The data
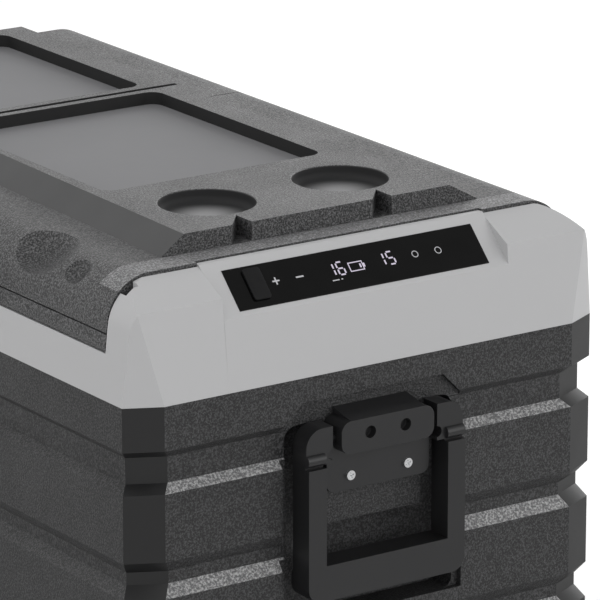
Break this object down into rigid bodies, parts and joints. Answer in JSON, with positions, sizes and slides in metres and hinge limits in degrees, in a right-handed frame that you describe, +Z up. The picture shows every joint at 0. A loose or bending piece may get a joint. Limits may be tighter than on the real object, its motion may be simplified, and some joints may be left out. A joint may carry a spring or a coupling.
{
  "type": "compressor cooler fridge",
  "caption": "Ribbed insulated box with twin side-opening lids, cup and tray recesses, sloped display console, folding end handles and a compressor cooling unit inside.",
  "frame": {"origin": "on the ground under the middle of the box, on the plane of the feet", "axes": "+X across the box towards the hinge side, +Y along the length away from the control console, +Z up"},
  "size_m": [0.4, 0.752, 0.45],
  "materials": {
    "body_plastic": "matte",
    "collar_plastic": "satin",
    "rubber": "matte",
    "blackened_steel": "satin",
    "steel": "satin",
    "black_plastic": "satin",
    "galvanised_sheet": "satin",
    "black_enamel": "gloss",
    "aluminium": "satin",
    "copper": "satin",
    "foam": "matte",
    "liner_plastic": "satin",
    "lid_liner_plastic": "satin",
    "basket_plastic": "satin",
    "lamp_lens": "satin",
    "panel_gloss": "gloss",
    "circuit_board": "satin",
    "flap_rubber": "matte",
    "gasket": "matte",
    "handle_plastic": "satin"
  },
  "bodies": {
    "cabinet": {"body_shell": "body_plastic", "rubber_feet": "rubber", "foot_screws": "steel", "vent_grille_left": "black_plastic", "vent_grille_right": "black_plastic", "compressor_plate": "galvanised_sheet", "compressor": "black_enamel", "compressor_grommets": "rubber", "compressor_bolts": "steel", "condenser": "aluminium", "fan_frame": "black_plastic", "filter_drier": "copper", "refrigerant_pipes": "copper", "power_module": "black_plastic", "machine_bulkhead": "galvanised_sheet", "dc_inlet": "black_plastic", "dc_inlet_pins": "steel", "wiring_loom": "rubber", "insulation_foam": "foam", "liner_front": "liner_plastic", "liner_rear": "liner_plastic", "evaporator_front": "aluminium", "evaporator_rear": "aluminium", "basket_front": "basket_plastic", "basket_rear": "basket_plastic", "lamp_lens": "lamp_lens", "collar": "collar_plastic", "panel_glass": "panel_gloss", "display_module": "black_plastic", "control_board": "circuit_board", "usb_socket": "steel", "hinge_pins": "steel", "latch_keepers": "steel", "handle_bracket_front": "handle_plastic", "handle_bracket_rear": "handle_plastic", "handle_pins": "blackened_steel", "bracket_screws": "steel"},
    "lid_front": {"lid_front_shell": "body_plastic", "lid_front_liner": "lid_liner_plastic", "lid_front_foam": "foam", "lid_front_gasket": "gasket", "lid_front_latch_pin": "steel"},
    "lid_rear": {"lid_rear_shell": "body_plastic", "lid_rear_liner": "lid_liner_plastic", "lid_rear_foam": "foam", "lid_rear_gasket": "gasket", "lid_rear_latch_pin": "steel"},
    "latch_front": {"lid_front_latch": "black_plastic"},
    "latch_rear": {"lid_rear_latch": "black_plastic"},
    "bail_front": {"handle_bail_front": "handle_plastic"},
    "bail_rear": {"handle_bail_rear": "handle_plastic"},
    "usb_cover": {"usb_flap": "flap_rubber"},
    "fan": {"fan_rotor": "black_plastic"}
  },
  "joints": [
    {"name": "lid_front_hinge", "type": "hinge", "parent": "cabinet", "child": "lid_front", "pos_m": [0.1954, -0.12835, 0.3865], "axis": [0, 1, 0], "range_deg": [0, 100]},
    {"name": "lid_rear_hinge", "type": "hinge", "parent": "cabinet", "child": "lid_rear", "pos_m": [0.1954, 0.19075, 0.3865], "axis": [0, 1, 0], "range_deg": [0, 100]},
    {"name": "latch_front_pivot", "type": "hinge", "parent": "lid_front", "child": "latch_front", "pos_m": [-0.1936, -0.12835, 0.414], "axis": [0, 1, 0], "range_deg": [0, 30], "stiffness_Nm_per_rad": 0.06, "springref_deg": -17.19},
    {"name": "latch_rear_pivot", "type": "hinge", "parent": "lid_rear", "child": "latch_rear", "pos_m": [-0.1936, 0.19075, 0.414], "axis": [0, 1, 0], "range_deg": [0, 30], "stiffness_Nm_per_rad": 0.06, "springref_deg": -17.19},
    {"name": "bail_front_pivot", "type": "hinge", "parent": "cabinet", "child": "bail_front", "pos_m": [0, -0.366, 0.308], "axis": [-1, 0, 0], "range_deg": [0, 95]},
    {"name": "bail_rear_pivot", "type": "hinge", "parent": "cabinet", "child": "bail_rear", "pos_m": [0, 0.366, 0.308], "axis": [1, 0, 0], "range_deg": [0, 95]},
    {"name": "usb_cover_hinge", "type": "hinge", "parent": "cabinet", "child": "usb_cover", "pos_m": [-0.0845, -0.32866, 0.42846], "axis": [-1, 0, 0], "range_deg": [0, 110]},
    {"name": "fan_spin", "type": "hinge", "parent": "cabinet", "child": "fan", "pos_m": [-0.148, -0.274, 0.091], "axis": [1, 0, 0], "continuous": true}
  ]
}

--

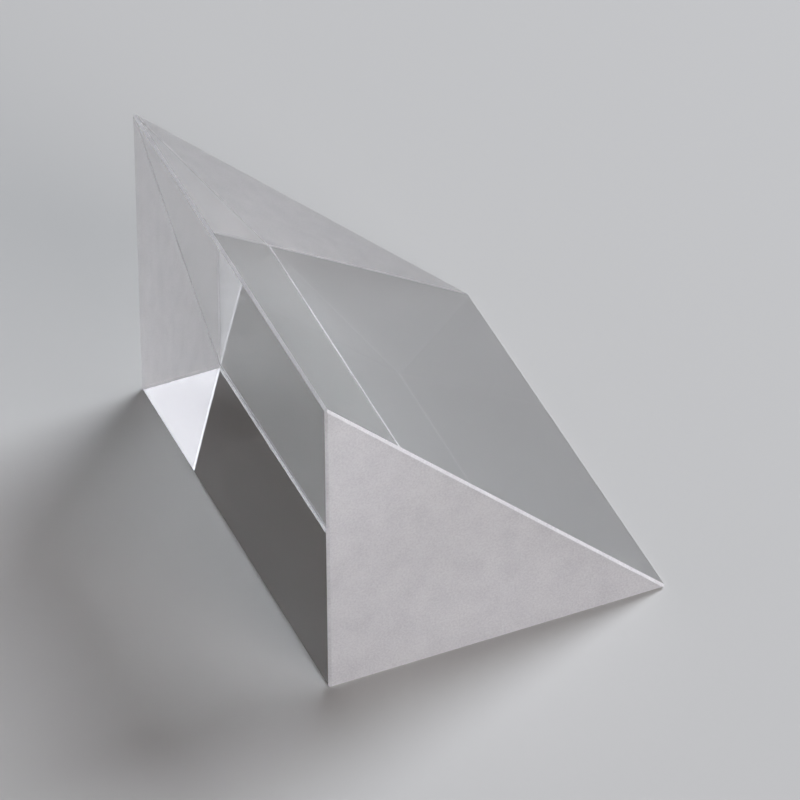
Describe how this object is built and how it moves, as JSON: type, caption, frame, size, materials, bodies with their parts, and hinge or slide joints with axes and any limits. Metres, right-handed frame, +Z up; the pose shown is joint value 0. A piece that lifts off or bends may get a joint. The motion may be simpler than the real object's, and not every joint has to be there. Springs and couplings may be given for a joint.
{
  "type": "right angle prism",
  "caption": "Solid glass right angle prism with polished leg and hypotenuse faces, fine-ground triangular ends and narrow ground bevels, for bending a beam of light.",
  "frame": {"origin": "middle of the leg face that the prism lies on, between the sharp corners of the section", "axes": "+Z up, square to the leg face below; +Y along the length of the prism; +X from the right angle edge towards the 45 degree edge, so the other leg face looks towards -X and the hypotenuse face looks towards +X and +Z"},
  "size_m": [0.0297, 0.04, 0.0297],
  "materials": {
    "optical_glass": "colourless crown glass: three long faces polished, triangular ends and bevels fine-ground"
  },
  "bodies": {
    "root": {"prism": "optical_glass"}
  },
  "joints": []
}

Task description
Search the listing for the string "bodies". Copy each line where it turns up.

Written answer
Break this object down into rigid bodies, parts and joints. Answer in JSON, with positions, sizes and slides in metres and hinge limits in degrees, in a right-handed frame that you describe, +Z up. The picture shows every joint at 0. A loose or bending piece may get a joint. Limits may be tighter than on the real object, its motion may be simplified, and some joints may be left out. A joint may carry a spring or a coupling.
  "bodies": {
Describe how this object is built and how it moves, as JSON: type, caption, frame, size, materials, bodies with their parts, and hinge or slide joints with axes and any limits. Metres, right-handed frame, +Z up; the pose shown is joint value 0. A piece that lifts off or bends may get a joint. The motion may be simpler than the real object's, and not every joint has to be there. Springs and couplings may be given for a joint.
  "bodies": {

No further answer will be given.